__Set problem__.
Below is a listing; copy all of it exactly.

..............................

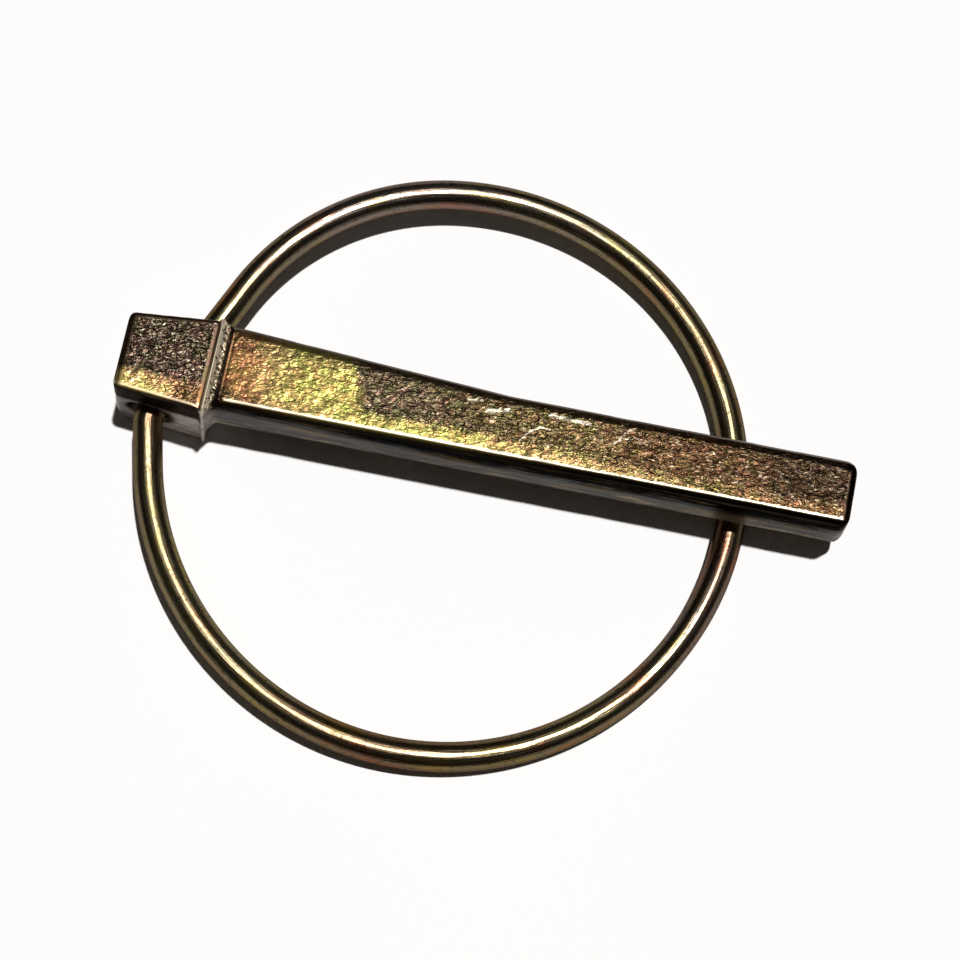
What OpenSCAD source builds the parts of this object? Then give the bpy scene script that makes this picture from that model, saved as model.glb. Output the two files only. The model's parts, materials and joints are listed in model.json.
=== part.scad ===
// Lynch pin: a forged square pin with a block head, and a spring ring hinged in a skewed cross hole.
// It lies as it rests: the head's base and the far side of the ring touch z = 0, the shank lies on the ring.
// +X runs along the shank from the head to the tip, +Z is up. Lengths are millimetres.

/* [Shank] */
// Side of the square shank
shank_side = 9.5; // [8.5:0.1:10.5]
// Length of the shank from the collar to the tip
shank_length = 85; // [76:1:100]
// Rounding of the shank's long edges
shank_edge_r = 1.2; // [0.6:0.1:2]
// Rounding of the upper long edge at the back, which the hammer left rounder
back_edge_r = 1.9; // [0.6:0.1:2.4]
// How far the neck swells out on the back at the collar
neck_swell = 2.3; // [0.5:0.1:3]
// Length over which the swelling runs out
neck_swell_length = 38; // [25:1:50]
// Front corner radius of the tip, seen from above
tip_front_r = 1.6; // [0.5:0.1:3]
// Back corner radius of the tip, seen from above
tip_back_r = 2.2; // [0.5:0.1:3]
// Rounding at the upper end of the tip
tip_top_r = 1.0; // [0.5:0.1:2]
// Rounding at the lower end of the tip
tip_base_r = 2.2; // [1:0.1:3]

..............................

__Exercise result__.
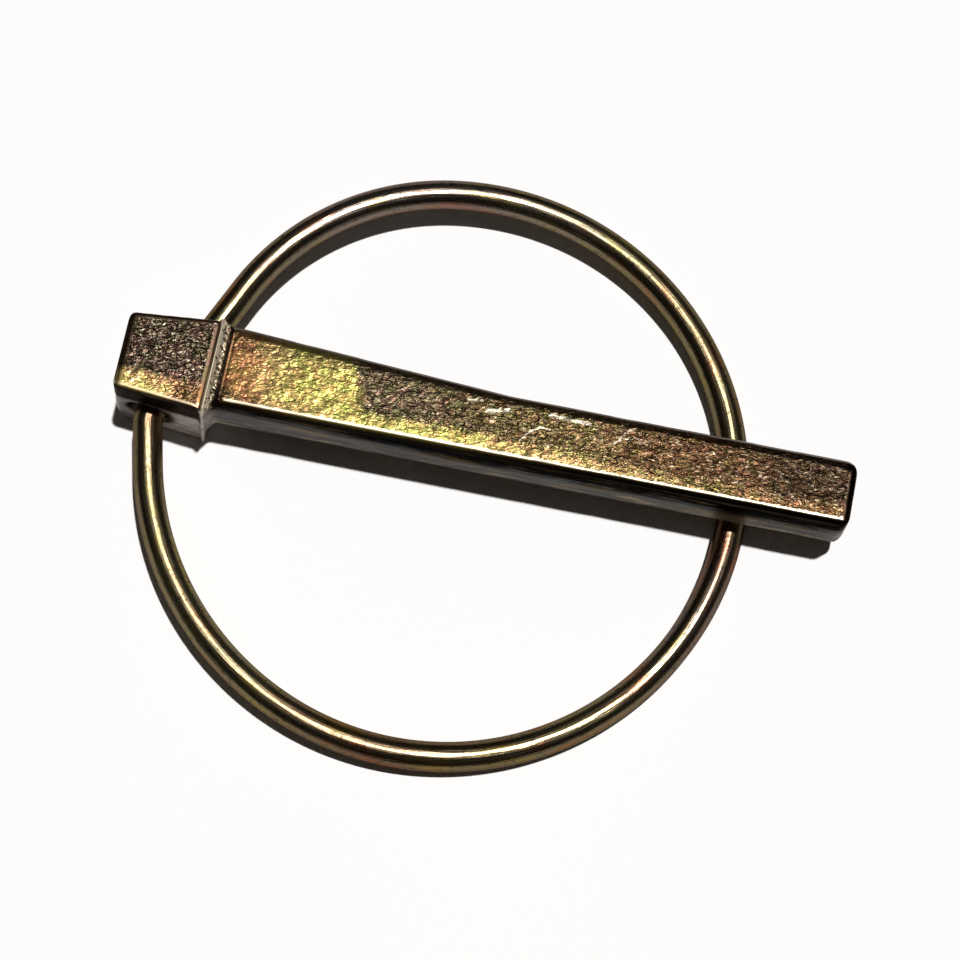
What OpenSCAD source builds the parts of this object? Then give the bpy scene script that makes this picture from that model, saved as model.glb. Output the two files only. The model's parts, materials and joints are listed in model.json.
=== part.scad ===
// Lynch pin: a forged square pin with a block head, and a spring ring hinged in a skewed cross hole.
// It lies as it rests: the head's base and the far side of the ring touch z = 0, the shank lies on the ring.
// +X runs along the shank from the head to the tip, +Z is up. Lengths are millimetres.

/* [Shank] */
// Side of the square shank
shank_side = 9.5; // [8.5:0.1:10.5]
// Length of the shank from the collar to the tip
shank_length = 85; // [76:1:100]
// Rounding of the shank's long edges
shank_edge_r = 1.2; // [0.6:0.1:2]
// Rounding of the upper long edge at the back, which the hammer left rounder
back_edge_r = 1.9; // [0.6:0.1:2.4]
// How far the neck swells out on the back at the collar
neck_swell = 2.3; // [0.5:0.1:3]
// Length over which the swelling runs out
neck_swell_length = 38; // [25:1:50]
// Front corner radius of the tip, seen from above
tip_front_r = 1.6; // [0.5:0.1:3]
// Back corner radius of the tip, seen from above
tip_back_r = 2.2; // [0.5:0.1:3]
// Rounding at the upper end of the tip
tip_top_r = 1.0; // [0.5:0.1:2]
// Rounding at the lower end of the tip
tip_base_r = 2.2; // [1:0.1:3]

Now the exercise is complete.